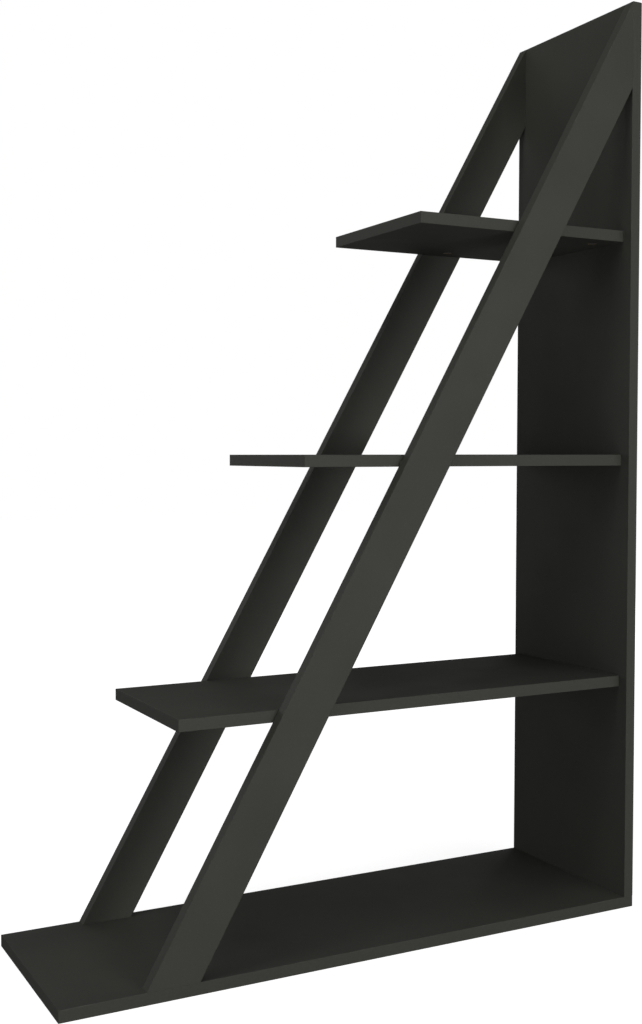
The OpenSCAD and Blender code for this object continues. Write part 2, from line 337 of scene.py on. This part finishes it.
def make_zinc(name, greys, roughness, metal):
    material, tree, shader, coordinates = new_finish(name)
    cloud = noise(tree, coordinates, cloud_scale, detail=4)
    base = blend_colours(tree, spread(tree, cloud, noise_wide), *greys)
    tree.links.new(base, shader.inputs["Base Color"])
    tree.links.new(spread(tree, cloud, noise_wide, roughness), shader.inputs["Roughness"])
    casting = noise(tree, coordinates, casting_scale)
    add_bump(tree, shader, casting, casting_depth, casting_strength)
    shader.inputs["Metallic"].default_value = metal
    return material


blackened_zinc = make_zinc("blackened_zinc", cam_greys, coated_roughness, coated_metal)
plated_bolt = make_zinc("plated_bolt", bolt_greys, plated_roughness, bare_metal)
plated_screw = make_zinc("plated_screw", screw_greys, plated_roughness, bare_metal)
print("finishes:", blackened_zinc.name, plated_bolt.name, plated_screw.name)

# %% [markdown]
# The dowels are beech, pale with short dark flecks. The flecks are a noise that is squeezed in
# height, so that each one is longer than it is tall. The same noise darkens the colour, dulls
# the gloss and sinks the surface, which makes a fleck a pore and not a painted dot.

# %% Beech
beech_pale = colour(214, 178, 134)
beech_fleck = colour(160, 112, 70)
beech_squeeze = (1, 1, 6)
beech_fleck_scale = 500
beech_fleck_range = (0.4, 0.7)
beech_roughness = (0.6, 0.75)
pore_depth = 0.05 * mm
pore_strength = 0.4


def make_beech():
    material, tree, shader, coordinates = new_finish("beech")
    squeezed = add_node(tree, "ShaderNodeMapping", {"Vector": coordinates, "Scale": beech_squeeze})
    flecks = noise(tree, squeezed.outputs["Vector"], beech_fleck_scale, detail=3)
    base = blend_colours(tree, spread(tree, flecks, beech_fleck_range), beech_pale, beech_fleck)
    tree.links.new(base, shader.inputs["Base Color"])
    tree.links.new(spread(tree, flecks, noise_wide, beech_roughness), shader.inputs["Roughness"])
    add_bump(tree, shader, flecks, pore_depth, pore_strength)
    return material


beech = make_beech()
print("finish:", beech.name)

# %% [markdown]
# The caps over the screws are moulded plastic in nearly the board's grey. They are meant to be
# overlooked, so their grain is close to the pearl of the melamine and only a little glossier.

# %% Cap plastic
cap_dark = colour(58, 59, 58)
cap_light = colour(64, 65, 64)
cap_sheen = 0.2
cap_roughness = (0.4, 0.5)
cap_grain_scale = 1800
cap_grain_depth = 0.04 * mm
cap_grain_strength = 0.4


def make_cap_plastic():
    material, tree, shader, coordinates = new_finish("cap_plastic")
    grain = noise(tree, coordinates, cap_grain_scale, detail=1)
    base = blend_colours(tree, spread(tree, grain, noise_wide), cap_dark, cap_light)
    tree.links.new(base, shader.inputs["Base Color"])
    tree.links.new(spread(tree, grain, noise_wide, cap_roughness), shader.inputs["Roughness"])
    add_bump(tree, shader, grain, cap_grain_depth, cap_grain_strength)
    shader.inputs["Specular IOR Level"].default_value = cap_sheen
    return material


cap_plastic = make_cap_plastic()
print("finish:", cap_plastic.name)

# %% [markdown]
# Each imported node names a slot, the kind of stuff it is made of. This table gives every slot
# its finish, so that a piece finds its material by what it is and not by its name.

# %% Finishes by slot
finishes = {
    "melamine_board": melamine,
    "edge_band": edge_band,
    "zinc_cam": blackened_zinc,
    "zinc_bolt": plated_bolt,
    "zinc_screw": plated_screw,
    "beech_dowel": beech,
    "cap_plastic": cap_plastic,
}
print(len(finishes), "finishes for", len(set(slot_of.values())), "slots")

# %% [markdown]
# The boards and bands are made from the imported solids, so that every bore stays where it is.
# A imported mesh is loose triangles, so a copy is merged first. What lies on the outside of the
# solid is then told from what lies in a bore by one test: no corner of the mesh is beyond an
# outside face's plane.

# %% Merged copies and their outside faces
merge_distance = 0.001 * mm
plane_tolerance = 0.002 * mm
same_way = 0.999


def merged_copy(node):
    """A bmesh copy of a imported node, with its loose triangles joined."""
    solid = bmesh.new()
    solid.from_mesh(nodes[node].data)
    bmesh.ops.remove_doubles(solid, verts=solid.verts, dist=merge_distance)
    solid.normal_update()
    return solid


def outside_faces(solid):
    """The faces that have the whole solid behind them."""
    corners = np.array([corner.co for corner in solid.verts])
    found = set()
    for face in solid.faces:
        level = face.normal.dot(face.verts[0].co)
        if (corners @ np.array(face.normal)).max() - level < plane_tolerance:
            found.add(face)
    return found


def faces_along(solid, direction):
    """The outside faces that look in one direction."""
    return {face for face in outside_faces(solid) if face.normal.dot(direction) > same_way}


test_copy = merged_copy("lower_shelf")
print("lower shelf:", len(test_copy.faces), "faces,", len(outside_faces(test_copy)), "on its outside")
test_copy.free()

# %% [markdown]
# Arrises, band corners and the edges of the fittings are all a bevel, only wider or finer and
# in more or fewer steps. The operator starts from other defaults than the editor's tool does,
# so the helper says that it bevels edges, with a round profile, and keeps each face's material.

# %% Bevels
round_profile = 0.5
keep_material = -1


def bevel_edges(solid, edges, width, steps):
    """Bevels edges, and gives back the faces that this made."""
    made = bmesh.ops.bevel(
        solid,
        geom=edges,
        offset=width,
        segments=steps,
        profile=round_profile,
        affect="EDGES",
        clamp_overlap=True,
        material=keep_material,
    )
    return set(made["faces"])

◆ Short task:
Among the lines above, find the one with "# The boards" and the one with "same_way = 0.999". Quote both and everything between them, exactly.

◆ Full answer:
# The boards and bands are made from the imported solids, so that every bore stays where it is.
# A imported mesh is loose triangles, so a copy is merged first. What lies on the outside of the
# solid is then told from what lies in a bore by one test: no corner of the mesh is beyond an
# outside face's plane.

# %% Merged copies and their outside faces
merge_distance = 0.001 * mm
plane_tolerance = 0.002 * mm
same_way = 0.999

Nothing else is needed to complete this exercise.